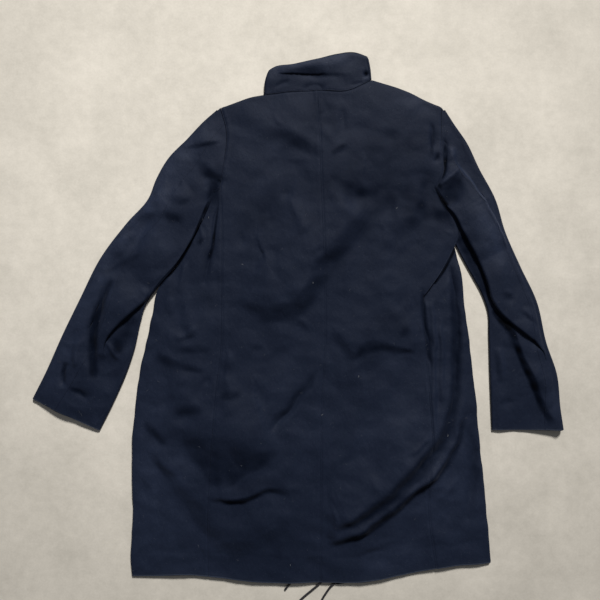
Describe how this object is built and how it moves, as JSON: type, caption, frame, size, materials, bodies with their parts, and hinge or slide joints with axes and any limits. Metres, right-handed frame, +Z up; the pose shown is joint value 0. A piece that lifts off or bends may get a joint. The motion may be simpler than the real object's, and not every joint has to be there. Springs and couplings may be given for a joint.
{
  "type": "stand-collar wool coat laid flat with its back up",
  "caption": "Long-sleeved wool coat with a stand-up collar, laid flat and face down, with cut back, side, front, sleeve and collar pieces and loose drawcord ends at the hem.",
  "frame": {"origin": "centre of the coat's outline in plan, on the floor that it lies on", "axes": "+Z up from the floor, out of the coat's back; +Y from the hem to the collar; +X to the wearer's right"},
  "size_m": [0.982, 1.0552, 0.0254],
  "materials": {
    "wool_cloth": "matte brushed wool, dark navy",
    "braided_cord": "matte braided cord, near black"
  },
  "bodies": {
    "root": {"back_left": "wool_cloth", "back_right": "wool_cloth", "side_left": "wool_cloth", "side_right": "wool_cloth", "front_left": "wool_cloth", "front_right": "wool_cloth", "sleeve_upper_left": "wool_cloth", "sleeve_under_left": "wool_cloth", "sleeve_upper_right": "wool_cloth", "sleeve_under_right": "wool_cloth", "collar": "wool_cloth", "cord_short": "braided_cord", "cord_middle": "braided_cord", "cord_right": "braided_cord"}
  },
  "joints": []
}
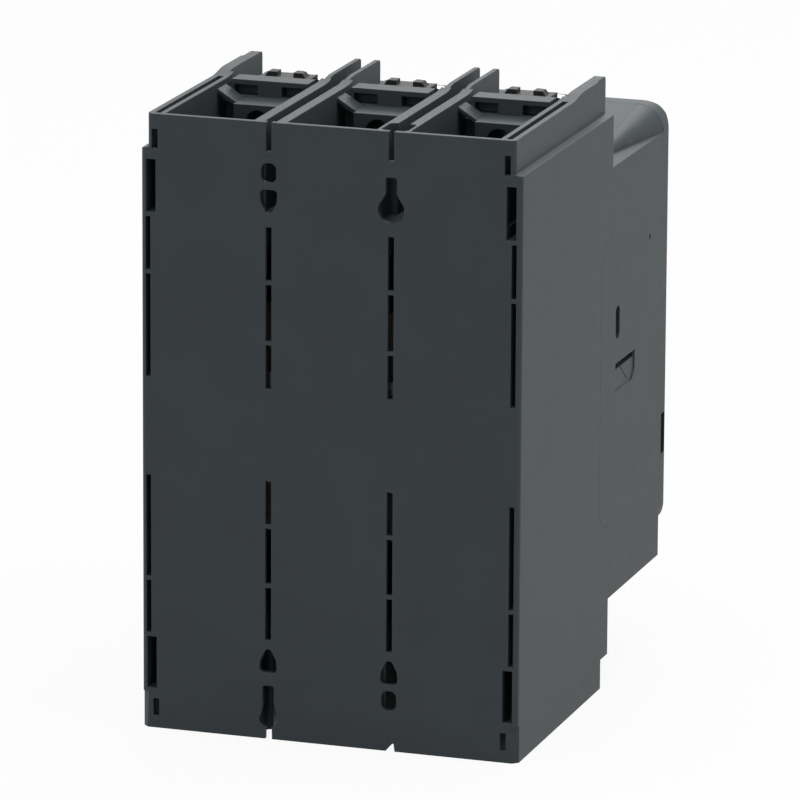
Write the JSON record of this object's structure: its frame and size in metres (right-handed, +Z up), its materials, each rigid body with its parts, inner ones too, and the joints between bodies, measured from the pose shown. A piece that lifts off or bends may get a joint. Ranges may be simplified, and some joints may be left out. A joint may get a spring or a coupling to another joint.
{
  "type": "contactor",
  "caption": "Three-pole power contactor with bolted terminals, moulded case with double walls and keyholes, magnet, sliding carrier and arc chutes.",
  "frame": {"origin": "middle of the mounting face at the back", "axes": "+Y out of the mounting face towards the plate it is fixed to, +Z up, +X to the right seen from the front"},
  "size_m": [0.14, 0.18, 0.225],
  "materials": {
    "case": "satin",
    "inner_plastic": "matte",
    "tinned_copper": "satin",
    "contact_silver": "satin",
    "zinc_plate": "satin",
    "spring_steel": "satin",
    "core_steel": "satin",
    "bobbin_plastic": "matte",
    "copper": "satin",
    "chute_board": "matte",
    "plate_steel": "satin",
    "indicator_white": "matte"
  },
  "bodies": {
    "base": {"rear_housing": "case", "arc_housing": "case", "front_cover": "case", "contact_frame": "inner_plastic", "upper_bar_1": "tinned_copper", "upper_bar_2": "tinned_copper", "upper_bar_3": "tinned_copper", "lower_bar_1": "tinned_copper", "lower_bar_2": "tinned_copper", "lower_bar_3": "tinned_copper", "fixed_tips": "contact_silver", "nut_cages": "inner_plastic", "terminal_nuts": "zinc_plate", "terminal_bolts": "zinc_plate", "flat_washers": "zinc_plate", "spring_washers": "spring_steel", "magnet_core": "core_steel", "coil_bobbin": "bobbin_plastic", "coil_winding": "copper", "damper_pads": "inner_plastic", "return_springs": "spring_steel", "arc_frames": "chute_board", "upper_arc_plates": "plate_steel", "lower_arc_plates": "plate_steel", "housing_screws": "zinc_plate", "cover_screws": "zinc_plate", "coil_terminal_block": "inner_plastic", "coil_clamps": "zinc_plate", "coil_screws": "zinc_plate"},
    "carrier": {"carrier": "bobbin_plastic", "armature": "core_steel", "armature_rivets": "zinc_plate", "indicator": "indicator_white", "contact_spring_1": "spring_steel", "contact_spring_2": "spring_steel", "contact_spring_3": "spring_steel"},
    "bridge_1": {"moving_contact_1": "copper", "moving_tips_1": "contact_silver"},
    "bridge_2": {"moving_contact_2": "copper", "moving_tips_2": "contact_silver"},
    "bridge_3": {"moving_contact_3": "copper", "moving_tips_3": "contact_silver"}
  },
  "joints": [
    {"name": "carrier_slide", "type": "slide", "parent": "base", "child": "carrier", "axis": [0, 1, 0], "range_m": [0, 0.009], "stiffness_N_per_m": 3000, "springref_m": -0.008, "deforming": ["return_springs"]},
    {"name": "bridge_1_slide", "type": "slide", "parent": "carrier", "child": "bridge_1", "axis": [0, -1, 0], "range_m": [0, 0.002], "deforming": ["contact_spring_1"]},
    {"name": "bridge_2_slide", "type": "slide", "parent": "carrier", "child": "bridge_2", "axis": [0, -1, 0], "range_m": [0, 0.002], "deforming": ["contact_spring_2"]},
    {"name": "bridge_3_slide", "type": "slide", "parent": "carrier", "child": "bridge_3", "axis": [0, -1, 0], "range_m": [0, 0.002], "deforming": ["contact_spring_3"]}
  ],
  "couplings": [
    {"joint": "bridge_1_slide", "follows": "carrier_slide", "ratio": 0.2222},
    {"joint": "bridge_2_slide", "follows": "carrier_slide", "ratio": 0.2222},
    {"joint": "bridge_3_slide", "follows": "carrier_slide", "ratio": 0.2222}
  ]
}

- EXERCISE DETAILS: Restate each record word for word.

- WRITTEN SOLUTION:
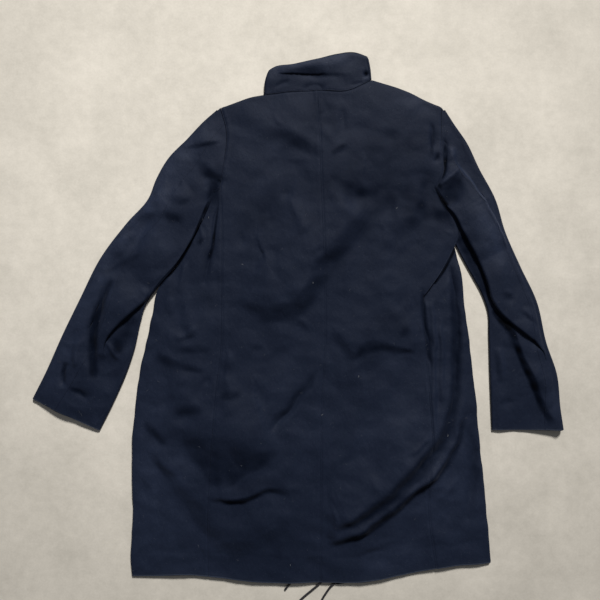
Describe how this object is built and how it moves, as JSON: type, caption, frame, size, materials, bodies with their parts, and hinge or slide joints with axes and any limits. Metres, right-handed frame, +Z up; the pose shown is joint value 0. A piece that lifts off or bends may get a joint. The motion may be simpler than the real object's, and not every joint has to be there. Springs and couplings may be given for a joint.
{
  "type": "stand-collar wool coat laid flat with its back up",
  "caption": "Long-sleeved wool coat with a stand-up collar, laid flat and face down, with cut back, side, front, sleeve and collar pieces and loose drawcord ends at the hem.",
  "frame": {"origin": "centre of the coat's outline in plan, on the floor that it lies on", "axes": "+Z up from the floor, out of the coat's back; +Y from the hem to the collar; +X to the wearer's right"},
  "size_m": [0.982, 1.0552, 0.0254],
  "materials": {
    "wool_cloth": "matte brushed wool, dark navy",
    "braided_cord": "matte braided cord, near black"
  },
  "bodies": {
    "root": {"back_left": "wool_cloth", "back_right": "wool_cloth", "side_left": "wool_cloth", "side_right": "wool_cloth", "front_left": "wool_cloth", "front_right": "wool_cloth", "sleeve_upper_left": "wool_cloth", "sleeve_under_left": "wool_cloth", "sleeve_upper_right": "wool_cloth", "sleeve_under_right": "wool_cloth", "collar": "wool_cloth", "cord_short": "braided_cord", "cord_middle": "braided_cord", "cord_right": "braided_cord"}
  },
  "joints": []
}
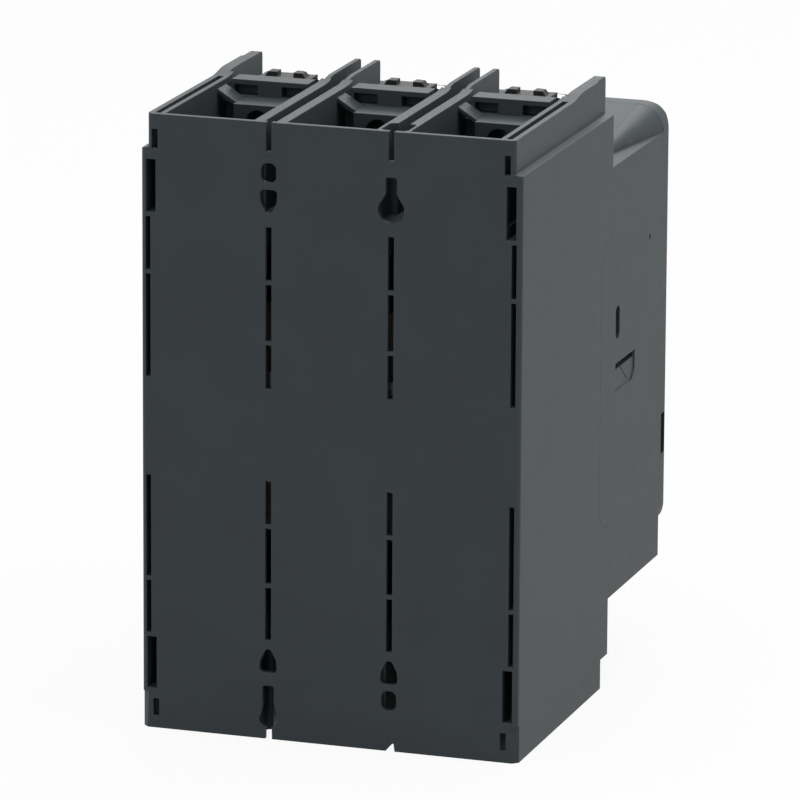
Write the JSON record of this object's structure: its frame and size in metres (right-handed, +Z up), its materials, each rigid body with its parts, inner ones too, and the joints between bodies, measured from the pose shown. A piece that lifts off or bends may get a joint. Ranges may be simplified, and some joints may be left out. A joint may get a spring or a coupling to another joint.
{
  "type": "contactor",
  "caption": "Three-pole power contactor with bolted terminals, moulded case with double walls and keyholes, magnet, sliding carrier and arc chutes.",
  "frame": {"origin": "middle of the mounting face at the back", "axes": "+Y out of the mounting face towards the plate it is fixed to, +Z up, +X to the right seen from the front"},
  "size_m": [0.14, 0.18, 0.225],
  "materials": {
    "case": "satin",
    "inner_plastic": "matte",
    "tinned_copper": "satin",
    "contact_silver": "satin",
    "zinc_plate": "satin",
    "spring_steel": "satin",
    "core_steel": "satin",
    "bobbin_plastic": "matte",
    "copper": "satin",
    "chute_board": "matte",
    "plate_steel": "satin",
    "indicator_white": "matte"
  },
  "bodies": {
    "base": {"rear_housing": "case", "arc_housing": "case", "front_cover": "case", "contact_frame": "inner_plastic", "upper_bar_1": "tinned_copper", "upper_bar_2": "tinned_copper", "upper_bar_3": "tinned_copper", "lower_bar_1": "tinned_copper", "lower_bar_2": "tinned_copper", "lower_bar_3": "tinned_copper", "fixed_tips": "contact_silver", "nut_cages": "inner_plastic", "terminal_nuts": "zinc_plate", "terminal_bolts": "zinc_plate", "flat_washers": "zinc_plate", "spring_washers": "spring_steel", "magnet_core": "core_steel", "coil_bobbin": "bobbin_plastic", "coil_winding": "copper", "damper_pads": "inner_plastic", "return_springs": "spring_steel", "arc_frames": "chute_board", "upper_arc_plates": "plate_steel", "lower_arc_plates": "plate_steel", "housing_screws": "zinc_plate", "cover_screws": "zinc_plate", "coil_terminal_block": "inner_plastic", "coil_clamps": "zinc_plate", "coil_screws": "zinc_plate"},
    "carrier": {"carrier": "bobbin_plastic", "armature": "core_steel", "armature_rivets": "zinc_plate", "indicator": "indicator_white", "contact_spring_1": "spring_steel", "contact_spring_2": "spring_steel", "contact_spring_3": "spring_steel"},
    "bridge_1": {"moving_contact_1": "copper", "moving_tips_1": "contact_silver"},
    "bridge_2": {"moving_contact_2": "copper", "moving_tips_2": "contact_silver"},
    "bridge_3": {"moving_contact_3": "copper", "moving_tips_3": "contact_silver"}
  },
  "joints": [
    {"name": "carrier_slide", "type": "slide", "parent": "base", "child": "carrier", "axis": [0, 1, 0], "range_m": [0, 0.009], "stiffness_N_per_m": 3000, "springref_m": -0.008, "deforming": ["return_springs"]},
    {"name": "bridge_1_slide", "type": "slide", "parent": "carrier", "child": "bridge_1", "axis": [0, -1, 0], "range_m": [0, 0.002], "deforming": ["contact_spring_1"]},
    {"name": "bridge_2_slide", "type": "slide", "parent": "carrier", "child": "bridge_2", "axis": [0, -1, 0], "range_m": [0, 0.002], "deforming": ["contact_spring_2"]},
    {"name": "bridge_3_slide", "type": "slide", "parent": "carrier", "child": "bridge_3", "axis": [0, -1, 0], "range_m": [0, 0.002], "deforming": ["contact_spring_3"]}
  ],
  "couplings": [
    {"joint": "bridge_1_slide", "follows": "carrier_slide", "ratio": 0.2222},
    {"joint": "bridge_2_slide", "follows": "carrier_slide", "ratio": 0.2222},
    {"joint": "bridge_3_slide", "follows": "carrier_slide", "ratio": 0.2222}
  ]
}